When I awoke sometime in the middle of the night, sprawled out on the couch, I was alone. He had snuck out on me again. Probably best. But my heart didn’t agree and that worried me.

 

 

 

Chapter 19

 

“I saw Emma last night,” Travis confessed.

He showed up on my doorstep Saturday, soaked to the bone, looking lost. It had started pouring buckets and buckets of rain early in the morning, pelting the roof in a rain dance. I had every light on in the house and it still didn’t chase away the gloominess. What a cruddy day. Thunder rumbled the old wooden floorboards, lightening cracked, casting bursts of light through the windows. It was so dark and depressing outside you would never know it was late afternoon. My mom had just left for her shift when Travis knocked on the door. He was the only Winters who didn’t just let themselves in.

“Funny, so did I,” I replied wryly.

He gave me a dull look. Apparently this was a serious conversation, and I was being my normally flippant self. “I thought if I could talk to her…” He stood up from the couch and started pacing, restlessness vibrating off him. Locks of dark blonde hair were plastered against his face and he was leaking puddles all over my mom’s floor.

My heart went out to Travis. It was impossible not to notice how much he had changed since Emma’s untimely appearance. The string of emotions that crossed his face daily was a yoyo of hope, confusion, determination, and anguish.
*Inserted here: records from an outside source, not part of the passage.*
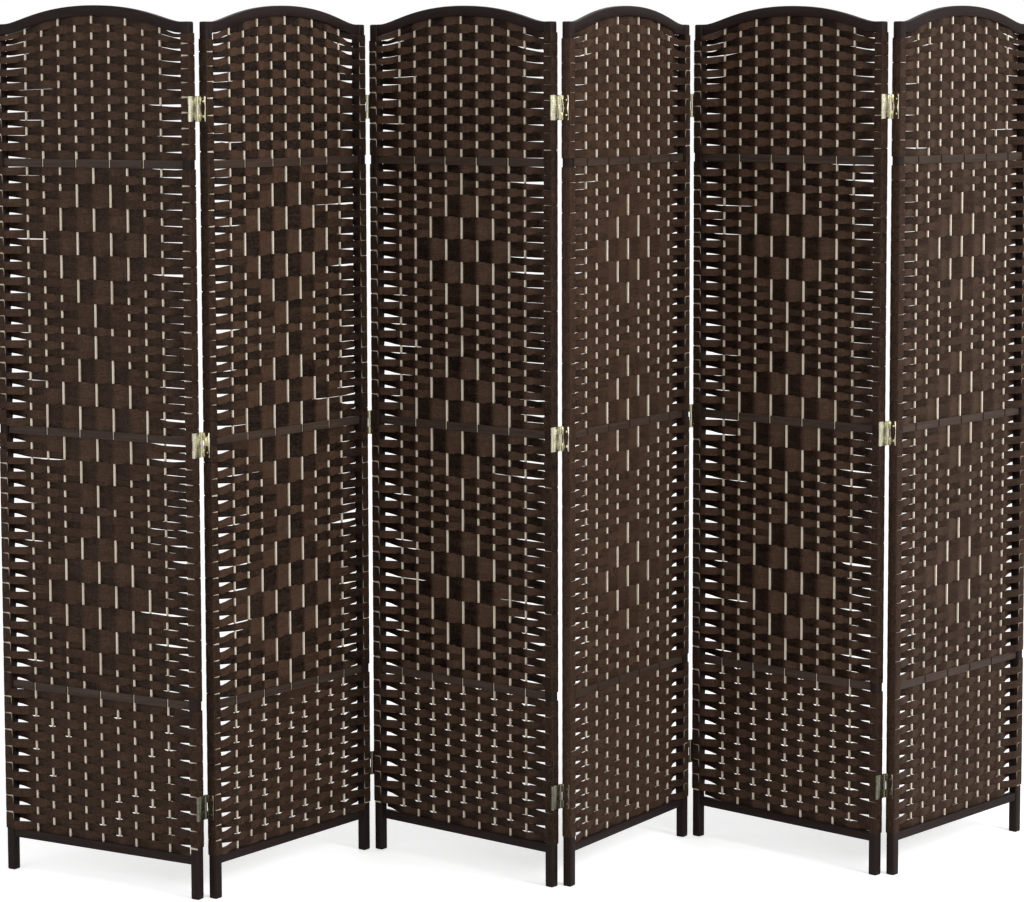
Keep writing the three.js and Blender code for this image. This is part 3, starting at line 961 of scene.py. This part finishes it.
def wrap_line(panel, rows, k, tone, rng):
    """The strip's way round a post from row k to the row below it. It spreads over the post, and the post's
    front and back faces are covered by one height of strip."""
    weave, sizes = bpy.context.scene.screen_weave, bpy.context.scene.screen_frame
    side = 1 if k % 2 == 0 else -1
    half = sizes.post_side / 2
    lead = half + weave.post_room + weave.strip_thickness / 2
    corner = weave.corner + weave.strip_thickness / 2
    flat = lead - corner
    start = -side
    face = [(-half + (flat + half) * t, start * lead, 0, start) for t in (0.0, 0.03, 0.1, 0.4, 0.7, 1)]
    turn_out = []
    for angle in np.linspace(0, math.pi / 2, 5)[1:]:
        s, c = math.sin(angle), math.cos(angle)
        turn_out.append((flat + corner * s, start * (flat + corner * c), s, start * c))
    edge = []
    for t in (-0.6, -0.2, 0.2, 0.6):
        edge.append((lead + weave.bulge * math.cos(t * math.pi / 2), -start * flat * t, 1, 0))
    first_half = face + turn_out
    second_half = [(x, -y, nx, -ny) for x, y, nx, ny in reversed(first_half)]
    path = np.array(first_half + edge + second_half)
    x = side * (sizes.post_centre + path[:, 0])
    y = path[:, 1]
    share_round = np.linspace(0, 1, len(path))
    end = np.array([side * sizes.post_centre])
    upper, lower = ([float(row_edge(row, n, end)[0]) for n in (0, 1)] for row in rows[k:k + 2])
    joint = (upper[0] + lower[1]) / 2
    reach = (upper[1] - lower[0]) / 2
    slit = rng.uniform(0.5, 1.0) * weave.slit * POST_SLITS[panel][(side + 1) // 2]
    lean = rng.uniform(-0.5, 0.5) * MM
    spread = reach - slit * (1 - 0.7 * (path[:, 0] + half) / (lead + half))
    across = 1 - smooth((path[:, 0] + half) / (0.2 * half))
    draws = [edge_draw(panel, rows, n) for n in (k, k + 1)]
    above = [upper[0] + draws[0], upper[1]]
    below = [lower[0], lower[1] - draws[1]]
    near = np.where((share_round < 0.5)[:, None], [above], [below])
    bottom = near[:, 0] * across + (joint - spread + lean) * (1 - across)
    top = near[:, 1] * across + (joint + spread + lean) * (1 - across)
    outward = np.column_stack([side * path[:, 2], path[:, 3]])
    tones = tone[k] + (tone[k + 1] - tone[k]) * share_round
    # The strip keeps one face to the post all the way round, so its sideways direction follows the path.
    sideways = outward * -start
    # Painted shade: the loops round the post are painted darker than the rows. A reversed panel's painted
    # light changes sign later.
    shadow = 0.35 * (1 - across) + 0.25 * (np.abs(outward[:, 0]) > 0.5)
    slope = shadow if panel in REVERSED_PANELS else -shadow
    return x, y, bottom, top, slope, tones, sideways


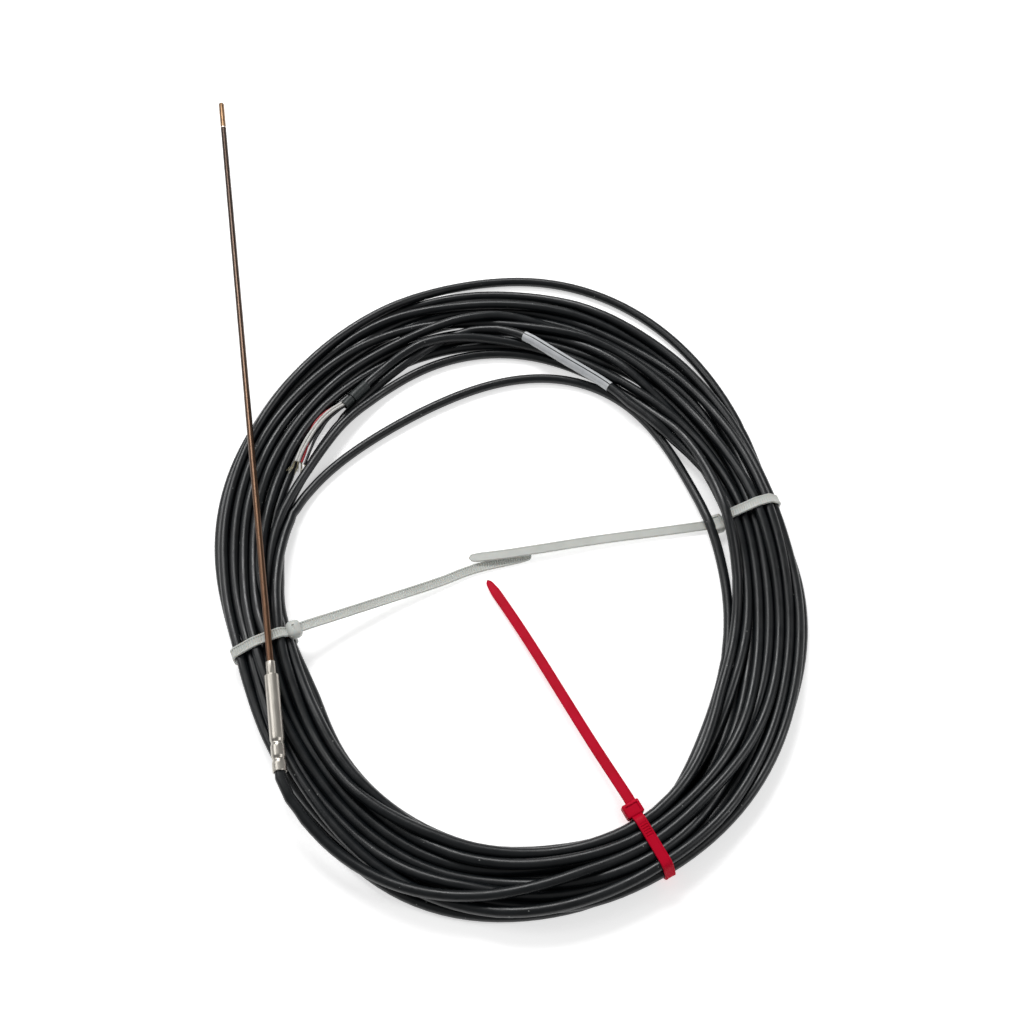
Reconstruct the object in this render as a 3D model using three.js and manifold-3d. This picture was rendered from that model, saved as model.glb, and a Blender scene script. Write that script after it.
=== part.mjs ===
// Sheathed flame sensor probe with a crimped ferrule and a coiled four-core lead.
// Millimetres, +Z up. The probe's axis is Y, its tip at the origin and its lead leaving towards -Y.
// The coil lies on a surface REST_HEIGHT below the axis, and the probe lies across it.
import * as THREE from 'three';
import { mergeVertices } from 'three/addons/utils/BufferGeometryUtils.js';
import Module from 'manifold-3d';

const wasm = await Module();
wasm.setup();

// ---------------------------------------------------------------- driving dimensions

const INSERTION_LENGTH = 350;      // tip to the ferrule's shoulder
const SHEATH_DIA = 3.0;
const SHEATH_WALL = 0.3;
const TIP_CAP_LENGTH = 19;
const TIP_CAP_WALL = 0.35;
const TIP_END_THICKNESS = 1.0;
const TIP_FLAT_DIA = 1.4;          // small flat on the closed end
const COLLAR_WIDTH = 0.9;          // pale ring between the cap and the sheath
const COLLAR_PROUD = 0.06;
const COLLAR_SPIGOT = 4;           // how far the collar reaches into each tube
const COLLAR_BORE = 1.5;

const ELEMENT_DIA = 1.6;
const ELEMENT_LENGTH = 12;
const LEAD_DIA = 0.3;
const LEAD_PITCH_RADIUS = 0.5;
const BEAD_COUNT = 5;
const BEAD_BORE = 0.46;
const BEAD_GAP = 0.4;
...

I hugged my knees, just listening to him struggle. What could I really say to ease the jumble of emotions he was feeling?

“There are moments when I break through that thick barrier and see the girl I loved behind it,” he continued. “But it’s just glimpses. Nearly as quick, she puts that tough girl chip back in place and I don’t recognize her. How do I break through? Really break through to her?”

A bolt of lightning crackled across the sky. “I don’t know her, not like you.”

“I used to think I knew her better than anyone, better than myself. But now…I’m not sure of anything except that I can’t give up on her.”

Of course not. Travis was not that kind of guy. Well, apparently before Emma he was
that
kind of guy and much worse, or so the stories go. “I don’t really have any profound words of wisdom that will magically turn her back. I’m not a wizard.” And I royally sucked at trying to cheer him up. It boggled my mind why he trusted me. “Neither of you is the same anymore. I think you both need to somehow rediscover each other.”